-------- Provided entries --------
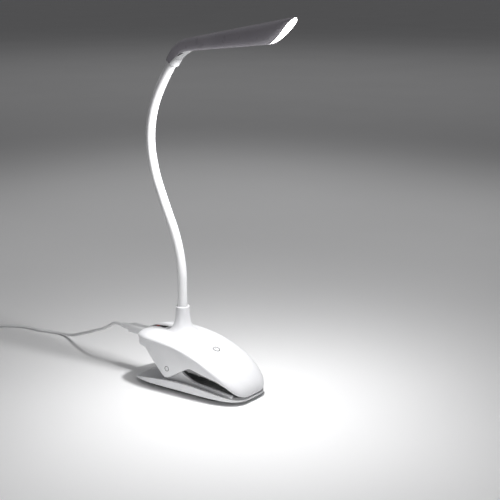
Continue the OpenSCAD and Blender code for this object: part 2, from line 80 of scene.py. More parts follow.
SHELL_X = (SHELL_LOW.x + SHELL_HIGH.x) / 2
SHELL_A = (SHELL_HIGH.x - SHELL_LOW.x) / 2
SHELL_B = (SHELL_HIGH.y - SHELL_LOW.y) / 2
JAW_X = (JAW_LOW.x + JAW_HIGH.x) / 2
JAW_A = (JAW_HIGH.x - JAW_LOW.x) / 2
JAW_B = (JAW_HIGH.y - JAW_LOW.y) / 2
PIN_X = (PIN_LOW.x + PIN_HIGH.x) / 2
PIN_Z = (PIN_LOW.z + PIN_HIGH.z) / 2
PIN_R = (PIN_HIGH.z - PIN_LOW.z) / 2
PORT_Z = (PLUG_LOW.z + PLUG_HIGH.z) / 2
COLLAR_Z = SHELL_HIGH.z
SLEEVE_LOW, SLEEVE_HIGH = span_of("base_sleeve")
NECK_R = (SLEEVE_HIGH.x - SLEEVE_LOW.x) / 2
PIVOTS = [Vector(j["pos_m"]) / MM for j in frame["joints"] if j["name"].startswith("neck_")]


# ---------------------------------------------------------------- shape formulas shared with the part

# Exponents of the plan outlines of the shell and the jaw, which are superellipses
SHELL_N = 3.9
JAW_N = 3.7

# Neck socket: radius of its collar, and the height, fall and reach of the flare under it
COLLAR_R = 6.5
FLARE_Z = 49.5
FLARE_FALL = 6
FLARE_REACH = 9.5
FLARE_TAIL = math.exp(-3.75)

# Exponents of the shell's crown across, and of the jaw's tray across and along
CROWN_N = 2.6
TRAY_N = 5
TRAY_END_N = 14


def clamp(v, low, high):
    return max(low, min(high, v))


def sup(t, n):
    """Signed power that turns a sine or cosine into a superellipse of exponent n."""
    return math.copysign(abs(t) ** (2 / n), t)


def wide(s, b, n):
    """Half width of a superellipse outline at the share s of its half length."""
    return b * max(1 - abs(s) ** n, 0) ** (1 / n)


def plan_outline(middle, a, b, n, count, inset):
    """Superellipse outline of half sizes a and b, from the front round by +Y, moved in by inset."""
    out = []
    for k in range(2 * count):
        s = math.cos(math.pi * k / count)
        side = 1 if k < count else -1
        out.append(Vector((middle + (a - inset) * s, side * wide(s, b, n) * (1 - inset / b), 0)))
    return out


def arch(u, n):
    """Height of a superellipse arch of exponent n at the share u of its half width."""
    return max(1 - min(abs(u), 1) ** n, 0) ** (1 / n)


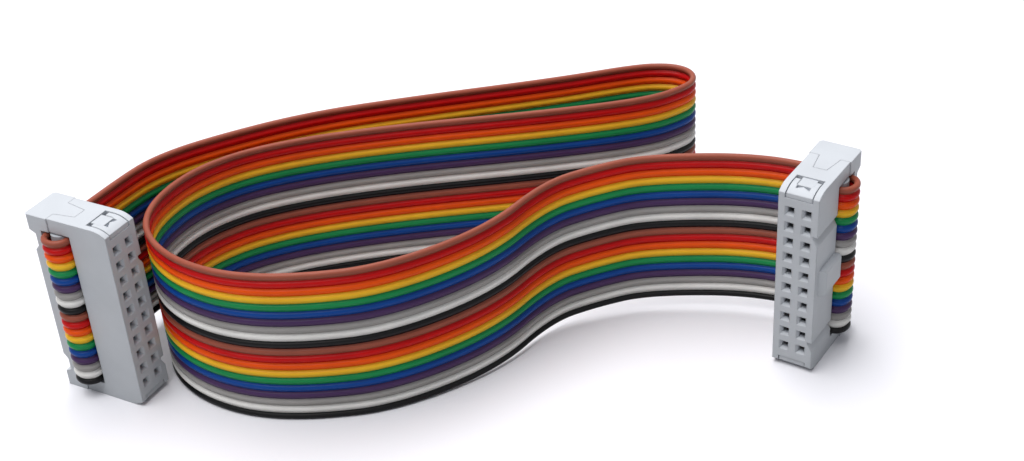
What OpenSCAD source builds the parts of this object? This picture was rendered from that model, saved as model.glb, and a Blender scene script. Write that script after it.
--------
# [Directions]
Once more, set down the full listing, verbatim.

# [Correct result]
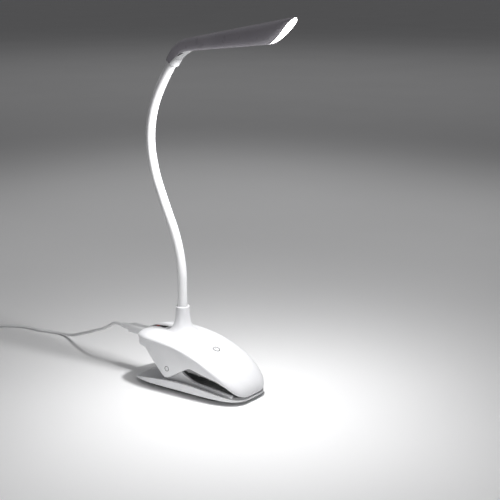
Continue the OpenSCAD and Blender code for this object: part 2, from line 80 of scene.py. More parts follow.
SHELL_X = (SHELL_LOW.x + SHELL_HIGH.x) / 2
SHELL_A = (SHELL_HIGH.x - SHELL_LOW.x) / 2
SHELL_B = (SHELL_HIGH.y - SHELL_LOW.y) / 2
JAW_X = (JAW_LOW.x + JAW_HIGH.x) / 2
JAW_A = (JAW_HIGH.x - JAW_LOW.x) / 2
JAW_B = (JAW_HIGH.y - JAW_LOW.y) / 2
PIN_X = (PIN_LOW.x + PIN_HIGH.x) / 2
PIN_Z = (PIN_LOW.z + PIN_HIGH.z) / 2
PIN_R = (PIN_HIGH.z - PIN_LOW.z) / 2
PORT_Z = (PLUG_LOW.z + PLUG_HIGH.z) / 2
COLLAR_Z = SHELL_HIGH.z
SLEEVE_LOW, SLEEVE_HIGH = span_of("base_sleeve")
NECK_R = (SLEEVE_HIGH.x - SLEEVE_LOW.x) / 2
PIVOTS = [Vector(j["pos_m"]) / MM for j in frame["joints"] if j["name"].startswith("neck_")]


# ---------------------------------------------------------------- shape formulas shared with the part

# Exponents of the plan outlines of the shell and the jaw, which are superellipses
SHELL_N = 3.9
JAW_N = 3.7

# Neck socket: radius of its collar, and the height, fall and reach of the flare under it
COLLAR_R = 6.5
FLARE_Z = 49.5
FLARE_FALL = 6
FLARE_REACH = 9.5
FLARE_TAIL = math.exp(-3.75)

# Exponents of the shell's crown across, and of the jaw's tray across and along
CROWN_N = 2.6
TRAY_N = 5
TRAY_END_N = 14


def clamp(v, low, high):
    return max(low, min(high, v))


def sup(t, n):
    """Signed power that turns a sine or cosine into a superellipse of exponent n."""
    return math.copysign(abs(t) ** (2 / n), t)


def wide(s, b, n):
    """Half width of a superellipse outline at the share s of its half length."""
    return b * max(1 - abs(s) ** n, 0) ** (1 / n)


def plan_outline(middle, a, b, n, count, inset):
    """Superellipse outline of half sizes a and b, from the front round by +Y, moved in by inset."""
    out = []
    for k in range(2 * count):
        s = math.cos(math.pi * k / count)
        side = 1 if k < count else -1
        out.append(Vector((middle + (a - inset) * s, side * wide(s, b, n) * (1 - inset / b), 0)))
    return out


def arch(u, n):
    """Height of a superellipse arch of exponent n at the share u of its half width."""
    return max(1 - min(abs(u), 1) ** n, 0) ** (1 / n)


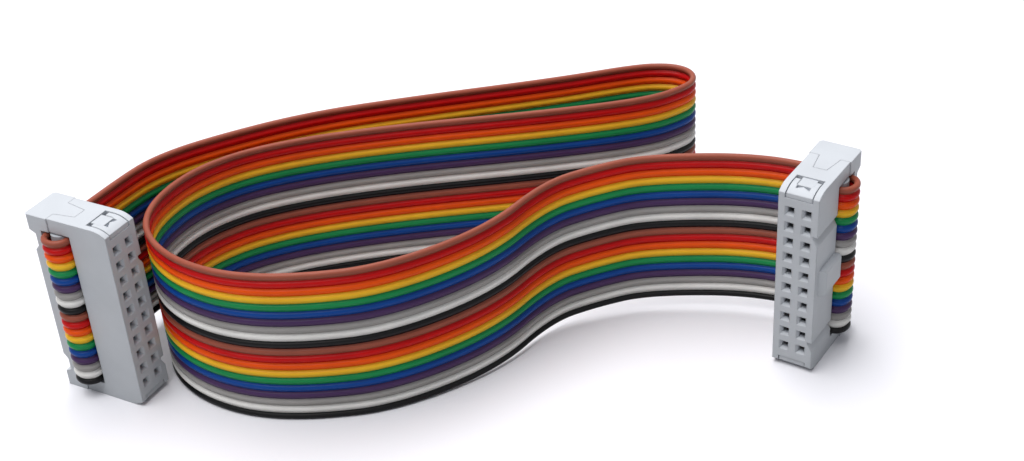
What OpenSCAD source builds the parts of this object? This picture was rendered from that model, saved as model.glb, and a Blender scene script. Write that script after it.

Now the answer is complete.